Y si mientras estaba leyendo esta novela, me creía completamente feliz en el ejercicio de la lectura, en contraposición con otras actividades, Bernhard me dio una lección cuando leí otra de las grandes frases de la novela, que por sencilla y obvia, probablemente no se me había ocurrido formulada de un modo tan simple y cercano: La felicidad está en todas las cosas y en ninguna, como la infelicidad. Lo que vemos, ¿qué quiere decir? nos interpela el narrador. 

La felicidad también puede existir aunque seamos conscientes de que somos vulnerables y de que no tenemos nada asegurado:

Hoy estoy bastante seguro de mí, aunque sepa que todo es de lo más inseguro, que no tengo nada entre las manos, que todo es sólo una fascinación, como existencia remanente, aunque siempre renovada y, en cualquier caso, ininterrumpida, y hoy me resulta todo bastante indiferente, en esa medida, en un juego siempre perdido, he ganado realmente, en cualquier caso en mi última partida.

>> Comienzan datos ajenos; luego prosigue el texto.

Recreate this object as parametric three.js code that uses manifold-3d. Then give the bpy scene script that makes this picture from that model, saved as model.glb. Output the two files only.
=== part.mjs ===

Bien, tal vez me haya excedido pero esta novela lo amerita aunque los excesos nunca sean buenos. Las citas son necesarias, imprescindibles para comunicar de la forma más fiable que me permite una traducción del original, lo que quiso decirnos este genial autor contemporáneo y esta vez, parafraseando sus palabras diré que tal vez no haya seguido ningún camino en esta reseña porque siempre he tenido miedo de seguir un camino sin fin, y por ello, sin sentido. Así que espero haber interesado a alguien o, al menos, haber sabido comunicar todo mi entusiasmo de la forma más fidedigna posible, sin faltar a la verdad (si es que eso es posible).